Si DRH et directeurs opérationnels s'accordent sur l'enjeu que représente, à moyen terme, la gestion des compétences, ils pointent aussi les difficultés rencontrées dans sa mise en oeuvre.
«Lors de la première édition de l'Observatoire RH, en mai dernier, les directeurs opérationnels proposaient de renforcer la gestion des compétences, pour mener à bien la transformation des entreprises, là où les DRH prônaient un reengineering des processus, puis un alignement des organisations et des outils », souligne Marc Benero, consultant métier chez Microsoft France.
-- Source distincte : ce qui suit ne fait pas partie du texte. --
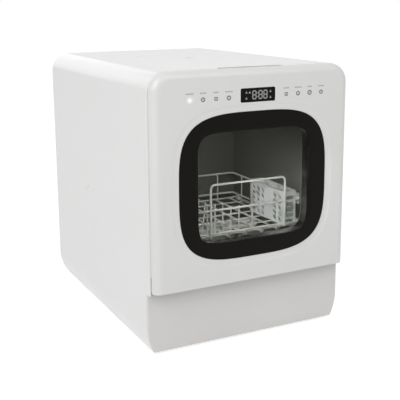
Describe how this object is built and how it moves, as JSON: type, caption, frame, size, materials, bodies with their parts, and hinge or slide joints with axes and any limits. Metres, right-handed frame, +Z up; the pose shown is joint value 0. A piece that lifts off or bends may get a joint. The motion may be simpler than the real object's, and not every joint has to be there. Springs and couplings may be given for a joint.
{
  "type": "countertop dishwasher",
  "caption": "Boxy white countertop dishwasher with a drop-down glass door, a wire dish rack that slides out with it, two spray arms, pumps and a top-filled water tank.",
  "frame": {"origin": "centre of the footprint on the surface that the dishwasher stands on", "axes": "+Z up, -Y out of the front, +X to the right of the door as seen from inside the machine looking back, which is the viewer's right when facing the door"},
  "size_m": [0.34, 0.462, 0.426],
  "materials": {
    "white_plastic": "gloss",
    "pale_grey_plastic": "satin",
    "grey_plastic": "matt",
    "dark_plastic": "matt",
    "tan_plastic": "matt",
    "orange_plastic": "matt",
    "blue_plastic": "matt",
    "clear_plastic": "gloss",
    "black_gloss": "gloss",
    "black_rubber": "matt",
    "grey_rubber": "matt",
    "steel": "brushed",
    "dark_steel": "satin",
    "white_coating": "satin",
    "tinted_glass": "clear",
    "clear_glass": "clear",
    "green_board": "satin"
  },
  "bodies": {
    "cabinet": {"outer_shell": "white_plastic", "rear_cover": "white_plastic", "base_tray": "grey_plastic", "kick_panel": "white_plastic", "front_frame": "white_plastic", "rubber_feet": "black_rubber", "tub": "steel", "tub_seal": "grey_rubber", "sump": "grey_plastic", "strainer_plate": "steel", "spray_hub_lower": "grey_plastic", "spray_hub_upper": "grey_plastic", "riser_pipe": "grey_plastic", "heating_element": "dark_steel", "wash_pump_casing": "grey_plastic", "wash_pump_motor": "dark_steel", "drain_pump_body": "dark_plastic", "drain_hose": "grey_rubber", "water_tank": "clear_plastic", "tank_hose": "grey_rubber", "float_stem": "grey_plastic", "fill_funnel": "pale_grey_plastic", "roller_studs": "steel", "blower_housing": "grey_plastic", "inlet_valve": "blue_plastic", "inlet_spigot": "grey_plastic", "drain_spigot": "grey_plastic", "cord_gland": "dark_plastic", "power_board": "green_board", "hinge_brackets": "steel", "hinge_pins": "dark_steel", "latch_housing": "dark_plastic", "screws": "steel"},
    "door": {"door_panel": "white_plastic", "door_liner": "white_plastic", "window_bezel": "black_gloss", "outer_glass": "tinted_glass", "inner_glass": "clear_glass", "display_window": "black_gloss", "control_board": "green_board", "latch_tongue": "grey_plastic", "detergent_cup": "grey_plastic"},
    "detergent_flap": {"detergent_lid": "pale_grey_plastic"},
    "rack": {"rack_frame": "white_coating", "rack_floor": "white_coating", "plate_tines": "white_coating"},
    "basket": {"cutlery_basket": "white_plastic", "basket_lid": "white_plastic"},
    "front_rollers": {"rack_rollers_front": "pale_grey_plastic"},
    "rear_rollers": {"rack_rollers_rear": "pale_grey_plastic"},
    "lower_arm": {"spray_arm_lower": "pale_grey_plastic"},
    "upper_arm": {"spray_arm_upper": "pale_grey_plastic"},
    "filter": {"filter_cup": "dark_plastic"},
    "wash_rotor": {"wash_impeller": "tan_plastic"},
    "drain_rotor": {"drain_impeller": "tan_plastic"},
    "blower_rotor": {"blower_wheel": "dark_plastic"},
    "level_float": {"tank_float": "orange_plastic"},
    "sump_float": {"leak_float": "white_plastic"},
    "top_cover": {"fill_cover": "white_plastic"},
    "door_switch": {"switch_plunger": "orange_plastic"}
  },
  "joints": [
    {"name": "door_hinge", "type": "hinge", "parent": "cabinet", "child": "door", "pos_m": [0, -0.221, 0.111], "axis": [1, 0, 0], "range_deg": [0, 90]},
    {"name": "detergent_flap_hinge", "type": "hinge", "parent": "door", "child": "detergent_flap", "pos_m": [0.054, -0.2037, 0.1267], "axis": [-1, 0, 0], "range_deg": [0, 90]},
    {"name": "rack_slide", "type": "slide", "parent": "cabinet", "child": "rack", "axis": [0, -1, 0], "range_m": [0, 0.1401]},
    {"name": "basket_lift", "type": "slide", "parent": "rack", "child": "basket", "axis": [0, 0, 1], "range_m": [0, 0.05]},
    {"name": "front_roller_spin", "type": "hinge", "parent": "cabinet", "child": "front_rollers", "pos_m": [0, -0.128, 0.13945], "axis": [1, 0, 0], "continuous": true},
    {"name": "rear_roller_spin", "type": "hinge", "parent": "cabinet", "child": "rear_rollers", "pos_m": [0, -0.062, 0.13945], "axis": [1, 0, 0], "continuous": true},
    {"name": "lower_arm_spin", "type": "hinge", "parent": "cabinet", "child": "lower_arm", "pos_m": [0, -0.0492, 0.1345], "axis": [0, 0, 1], "continuous": true},
    {"name": "upper_arm_spin", "type": "hinge", "parent": "cabinet", "child": "upper_arm", "pos_m": [0, -0.0492, 0.3835], "axis": [0, 0, 1], "continuous": true},
    {"name": "filter_twist", "type": "hinge", "parent": "cabinet", "child": "filter", "pos_m": [0.072, -0.1302, 0.105], "axis": [0, 0, 1], "range_deg": [0, 60]},
    {"name": "wash_rotor_spin", "type": "hinge", "parent": "cabinet", "child": "wash_rotor", "pos_m": [0.02, -0.1302, 0.054], "axis": [1, 0, 0], "continuous": true},
    {"name": "drain_rotor_spin", "type": "hinge", "parent": "cabinet", "child": "drain_rotor", "pos_m": [0.072, -0.0942, 0.054], "axis": [0, 1, 0], "continuous": true},
    {"name": "blower_spin", "type": "hinge", "parent": "cabinet", "child": "blower_rotor", "pos_m": [-0.112, 0.0348, 0.406], "axis": [0, 0, 1], "continuous": true},
    {"name": "tank_float_slide", "type": "slide", "parent": "cabinet", "child": "level_float", "axis": [0, 0, 1], "range_m": [0, 0.23]},
    {"name": "leak_float_slide", "type": "slide", "parent": "cabinet", "child": "sump_float", "axis": [0, 0, 1], "range_m": [0, 0.008]},
    {"name": "fill_cover_lift", "type": "slide", "parent": "cabinet", "child": "top_cover", "axis": [0, 0, 1], "range_m": [0, 0.06]},
    {"name": "door_switch_press", "type": "slide", "parent": "cabinet", "child": "door_switch", "axis": [0, 1, 0], "range_m": [0, 0.0015], "stiffness_N_per_m": 400}
  ],
  "couplings": [
    {"joint": "rack_slide", "follows": "door_hinge", "m_per_rad": 0.089127}
  ]
}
D'où la décision de centrer la deuxième vague de cet observatoire (réalisée en novembre 2003 et restituée le 28 janvier dernier) sur cette question de la gestion des compétences. Or, l'enquête confirme le décalage : si 65 % des directeurs opérationnels jugent le maintien ou l'accroissement des compétences très critique pour la compétitivité de l'entreprise (35 % l'estimant « assez critique »), ce n'est le cas que de 38 % des DRH (54 % le voient comme « assez critique », 8 % comme « peu ou pas critique »).
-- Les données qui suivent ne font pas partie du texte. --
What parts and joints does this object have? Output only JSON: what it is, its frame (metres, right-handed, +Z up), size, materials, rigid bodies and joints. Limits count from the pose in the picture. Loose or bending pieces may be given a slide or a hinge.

Malgré tout, souligne l'étude, « les deux populations du panel ont une vision partagée et cohérente du sujet ». Ainsi, pour la moitié des répondants, l'enjeu principal de la gestion des compétences relève de l'anticipation d'une déperdition de savoir-faire, qu'elle soit due aux départs en retraite ou au turn-over de certaines populations (voir graphique). Par ailleurs, 64 % des DRH et 66 % des DO considèrent que la gestion des compétences n'est pas un concept de spécialistes RH, mais une réalité opérationnelle, qui vise, pour 88 % des DRH et 92 % des DO, le moyen terme. Enfin, les répondants sont unanimes pour déclarer que la gestion des compétences doit s'appliquer à l'ensemble des salariés. « Mais quand on entre dans le détail, pointe Marc Benero, on s'aperçoit que trois populations sont prioritaires : les managers, les commerciaux et les experts », les interviewés jugeant la gestion des compétences du personnel administratif et de production bien moins critique.
Sur la teneur des plans d'action mis en oeuvre dans leur entreprise, là aussi, DRH et DO font preuve du même optimisme : 86 % des premiers et 74 % des seconds assurent que leur entreprise a recensé les savoir-faire et connaissances critiques ; 86 % et 76 % qu'elle a identifié les individus clés qui les possèdent ; 75 % et 62 % que les moyens adaptés (formation, base de connaissances...) ont été mis en place pour maintenir ces connaissances dans l'entreprise. Plus de 80 % du panel affirment, également, qu'ils ont « une stratégie claire et une claire conscience des métiers à faire évoluer, des évolutions attendues, des savoir-faire et connaissances critiques à acquérir à cette fin ». Ils sont encore une forte majorité à assurer que les salariés comprennent les priorités stratégiques de l'entreprise, ce en quoi ils contribuent à leur exécution, et qu'ils ont les compétences nécessaires pour atteindre le niveau de performance attendu.
Tout irait-il donc pour le mieux dans le meilleur des mondes ? Pas si sûr. Car moins d'un interviewé sur deux a la perception d'une démarche structurée de gestion des compétences, et 60 % des DRH et 70 % des DO reconnaissent que les plans d'action pour accroître les compétences sont difficiles à mettre en oeuvre (notamment ceux qui concernent les employés). D'ailleurs, 61 % des répondants avouent ne pas mesurer les résultats de ces politiques.
« Les entreprises butent essentiellement sur deux obstacles, précise Isabelle Eches, responsable RH de Microsoft France : la nécessité d'être plus pragmatiques pour sortir du piège des référentiels "usines à gaz", et celle de construire un dialogue avec chaque collaborateur. » Pour ce faire, une seule solution : s'appuyer sur l'encadrement intermédiaire, à condition, souligne Isabelle Eches, « de leur permettre d'être seulement et pleinement des managers, et non des experts responsables d'équipes ».
L'observatoire RH
Créé par Microsoft, Accenture, l'ANDCP et Novamétrie, en mai 2003, l'Observatoire RH repose sur l'interrogation régulière (par questionnaires et entretiens en face-à-face) d'un panel composé de 200 dirigeants de grands groupes, dont 43 % de DRH et 57 % de directeurs opérationnels. Les questions et les résultats sont validés par un comité prospectif composé de 8 DRH de grands groupes.